In early 2019, two of us (Ola Leifler & Ola Uhrqvist), who had met a number of times before but not really worked together, came to realize that we are both engaged in ensuring that learning becomes a platform for working towards a sustainable development, and we are both interested in creative approaches to learning as well including the use of boardgames and role-playing. One of us had heard about Megagames from a boardgame review site (Shut Up & Sit Down) but we had never played one ourselves. However, the concept sounded interesting enough and we also happened to have some seed money from a pedagogical project involving how to make use of climate simulation data in education, so we enlisted our third core member Magnus Persson as lead game designer and started our journey.

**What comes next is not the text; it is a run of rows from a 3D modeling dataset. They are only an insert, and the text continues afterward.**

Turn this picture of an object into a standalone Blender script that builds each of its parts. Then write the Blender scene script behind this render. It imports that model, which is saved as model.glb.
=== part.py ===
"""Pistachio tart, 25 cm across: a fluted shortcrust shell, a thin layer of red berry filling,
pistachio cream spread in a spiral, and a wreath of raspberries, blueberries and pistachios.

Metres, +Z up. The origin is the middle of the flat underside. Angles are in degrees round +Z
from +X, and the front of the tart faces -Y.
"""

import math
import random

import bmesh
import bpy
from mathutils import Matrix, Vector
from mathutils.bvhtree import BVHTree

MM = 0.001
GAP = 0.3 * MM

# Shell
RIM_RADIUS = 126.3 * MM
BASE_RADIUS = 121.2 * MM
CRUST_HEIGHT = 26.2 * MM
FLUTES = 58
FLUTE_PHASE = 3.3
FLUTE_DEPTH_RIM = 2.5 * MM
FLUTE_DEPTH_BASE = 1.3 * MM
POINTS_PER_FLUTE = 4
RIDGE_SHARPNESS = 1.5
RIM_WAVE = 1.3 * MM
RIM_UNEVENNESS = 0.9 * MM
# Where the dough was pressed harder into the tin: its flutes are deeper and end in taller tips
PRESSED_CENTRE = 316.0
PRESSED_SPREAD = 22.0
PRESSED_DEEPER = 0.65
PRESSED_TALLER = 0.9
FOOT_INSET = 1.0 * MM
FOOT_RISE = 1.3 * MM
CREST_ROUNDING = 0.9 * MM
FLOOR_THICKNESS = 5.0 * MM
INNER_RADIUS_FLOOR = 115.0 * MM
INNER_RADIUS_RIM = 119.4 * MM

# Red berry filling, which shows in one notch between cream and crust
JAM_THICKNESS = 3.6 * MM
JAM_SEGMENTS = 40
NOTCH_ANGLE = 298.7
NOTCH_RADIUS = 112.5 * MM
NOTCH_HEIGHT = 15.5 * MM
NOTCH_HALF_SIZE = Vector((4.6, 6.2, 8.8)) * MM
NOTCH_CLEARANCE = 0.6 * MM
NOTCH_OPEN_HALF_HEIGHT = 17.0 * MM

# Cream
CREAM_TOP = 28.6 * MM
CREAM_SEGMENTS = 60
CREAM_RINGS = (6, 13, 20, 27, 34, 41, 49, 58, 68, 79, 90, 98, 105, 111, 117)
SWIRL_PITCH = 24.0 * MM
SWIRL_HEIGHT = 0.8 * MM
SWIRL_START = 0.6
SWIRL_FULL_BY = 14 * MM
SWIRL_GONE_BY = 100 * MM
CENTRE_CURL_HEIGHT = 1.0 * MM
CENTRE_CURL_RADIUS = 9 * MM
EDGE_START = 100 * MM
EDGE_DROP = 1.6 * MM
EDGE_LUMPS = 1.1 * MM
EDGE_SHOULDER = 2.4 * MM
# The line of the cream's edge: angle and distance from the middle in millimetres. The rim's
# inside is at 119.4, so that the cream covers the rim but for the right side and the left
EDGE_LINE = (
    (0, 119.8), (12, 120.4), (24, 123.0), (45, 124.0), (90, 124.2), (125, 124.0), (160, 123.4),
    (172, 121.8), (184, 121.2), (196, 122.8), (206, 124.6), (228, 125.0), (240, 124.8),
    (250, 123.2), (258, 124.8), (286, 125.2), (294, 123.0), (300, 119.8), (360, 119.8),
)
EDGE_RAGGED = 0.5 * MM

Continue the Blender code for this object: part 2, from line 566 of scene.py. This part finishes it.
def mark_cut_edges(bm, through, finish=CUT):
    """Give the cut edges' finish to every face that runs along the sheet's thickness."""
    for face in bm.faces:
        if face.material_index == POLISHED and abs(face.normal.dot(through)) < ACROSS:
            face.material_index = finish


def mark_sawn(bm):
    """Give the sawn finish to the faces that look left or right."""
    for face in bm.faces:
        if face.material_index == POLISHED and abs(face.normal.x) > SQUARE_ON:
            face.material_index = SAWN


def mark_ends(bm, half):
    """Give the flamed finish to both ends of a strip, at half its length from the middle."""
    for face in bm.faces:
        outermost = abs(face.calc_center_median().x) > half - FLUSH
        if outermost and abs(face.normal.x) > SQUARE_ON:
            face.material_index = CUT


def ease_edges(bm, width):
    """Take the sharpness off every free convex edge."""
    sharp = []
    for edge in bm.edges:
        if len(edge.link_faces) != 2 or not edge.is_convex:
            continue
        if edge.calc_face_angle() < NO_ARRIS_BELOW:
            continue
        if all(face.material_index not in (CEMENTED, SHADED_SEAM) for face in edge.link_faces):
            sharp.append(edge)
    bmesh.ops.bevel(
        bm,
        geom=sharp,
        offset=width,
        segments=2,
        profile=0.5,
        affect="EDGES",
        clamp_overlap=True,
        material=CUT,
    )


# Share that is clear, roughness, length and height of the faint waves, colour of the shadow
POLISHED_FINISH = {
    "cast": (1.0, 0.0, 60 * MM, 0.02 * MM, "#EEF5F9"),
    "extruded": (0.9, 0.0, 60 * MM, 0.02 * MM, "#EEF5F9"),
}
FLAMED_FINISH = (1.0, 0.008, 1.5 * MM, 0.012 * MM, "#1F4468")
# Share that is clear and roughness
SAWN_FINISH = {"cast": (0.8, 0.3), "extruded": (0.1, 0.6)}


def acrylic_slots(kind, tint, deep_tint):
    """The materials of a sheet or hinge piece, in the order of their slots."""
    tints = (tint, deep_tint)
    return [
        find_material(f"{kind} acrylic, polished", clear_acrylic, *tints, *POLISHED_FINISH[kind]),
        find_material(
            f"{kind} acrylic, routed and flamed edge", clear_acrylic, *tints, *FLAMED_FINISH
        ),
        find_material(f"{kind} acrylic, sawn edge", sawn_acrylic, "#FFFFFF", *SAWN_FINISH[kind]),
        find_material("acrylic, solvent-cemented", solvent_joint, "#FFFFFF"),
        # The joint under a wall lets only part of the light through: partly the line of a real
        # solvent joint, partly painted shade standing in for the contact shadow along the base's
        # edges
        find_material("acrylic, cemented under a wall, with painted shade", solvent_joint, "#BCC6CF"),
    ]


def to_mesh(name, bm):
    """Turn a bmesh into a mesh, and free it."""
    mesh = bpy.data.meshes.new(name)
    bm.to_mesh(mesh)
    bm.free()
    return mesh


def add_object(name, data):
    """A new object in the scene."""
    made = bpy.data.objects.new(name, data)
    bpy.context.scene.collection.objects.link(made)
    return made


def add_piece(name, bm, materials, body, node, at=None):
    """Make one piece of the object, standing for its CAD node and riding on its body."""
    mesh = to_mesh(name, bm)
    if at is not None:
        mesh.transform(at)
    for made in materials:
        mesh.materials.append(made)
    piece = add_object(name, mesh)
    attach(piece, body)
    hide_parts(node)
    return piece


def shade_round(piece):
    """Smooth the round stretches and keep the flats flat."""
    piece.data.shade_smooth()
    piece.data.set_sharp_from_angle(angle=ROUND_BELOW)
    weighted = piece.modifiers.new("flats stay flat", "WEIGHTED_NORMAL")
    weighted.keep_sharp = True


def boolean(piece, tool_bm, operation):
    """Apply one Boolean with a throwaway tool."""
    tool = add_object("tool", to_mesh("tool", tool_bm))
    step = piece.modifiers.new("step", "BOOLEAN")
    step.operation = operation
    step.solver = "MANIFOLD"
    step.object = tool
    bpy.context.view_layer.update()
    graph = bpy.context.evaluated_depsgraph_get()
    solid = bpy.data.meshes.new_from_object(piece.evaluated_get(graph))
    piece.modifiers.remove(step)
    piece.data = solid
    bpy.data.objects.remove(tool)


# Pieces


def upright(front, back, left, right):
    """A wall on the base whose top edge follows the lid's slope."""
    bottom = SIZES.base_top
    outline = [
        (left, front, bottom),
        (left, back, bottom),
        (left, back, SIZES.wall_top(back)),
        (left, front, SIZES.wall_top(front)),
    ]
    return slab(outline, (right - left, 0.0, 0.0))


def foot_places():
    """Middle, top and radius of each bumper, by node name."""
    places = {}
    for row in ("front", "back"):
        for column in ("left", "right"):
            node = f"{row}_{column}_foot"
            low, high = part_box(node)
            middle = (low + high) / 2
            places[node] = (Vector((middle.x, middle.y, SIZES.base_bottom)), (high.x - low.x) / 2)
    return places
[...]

At the start, we wanted to illustrate how a societal transformation towards a long-term sustainable society would induce tensions between regional actors and interests such as conservation groups, business interests, the general public and politicians in a Swedish region of 500 000 inhabitants. Also, we wanted to make it clear that even as climate change effects will not be felt exactly the same by our region as others, and effects will be cumulative and delayed, there will be disruptions to food production and serious extreme weather events in the coming decades.  The exact nature of tensions and future visions were not very clear initially though, even as we read through reports from different research projects as well as national transformation initiatives. It became clear that visions for a transformed society could look rather different. There was also a whole lot of research on synergies and trade-offs between the different sustainable development goals which seemed to indicate that there are many layers of interactions between the different goals, both on regional but also national and international levels. An initial source of tension that we found to be interesting to explore through a Megagame concerned whether to make changes to our current way of life as we anticipate that it is not long-term sustainable, or focus on achieving short-term goals for ourselves such as going on vacation, building a house, buying groceries or finding a decent pair of shoes. 

So, was our challenge just to create a simulation of a region in a complex global industrial society? That would have been far too easy. We soon realised that this was just the point of departure on top of which we also had so simulate different futures depending on the paths the participants would embark upon and the transformation to get there. Oh, yes, we almost forgot, the game had to be comprehensible enough to be grasped in less than 20 minutes. 


Ola Leifler is a senior lecturer in software engineering at Linköping University who, over the last ten years and upon learning more about the state of the world and the effects of how we educate, has formed a strong interest in learning for a sustainable development. With a special interest in boardgames, role-playing games and simulations, he now explores how they can be harnessed to promote more constructive thinking about global challenges.

Magnus Persson is a translator and academic proofreader with an interest in board game development who has been serious about games for as long as he can remember and only in recent years came into contact with the megagame genre and the concept of serious games. 

Ola Uhrqvist is a teacher and researcher in the field of Environmental and Sustainability Education with a special interest in using serious games as a tool to enhance engagement in and understanding of complex issues, such as environmental and social change.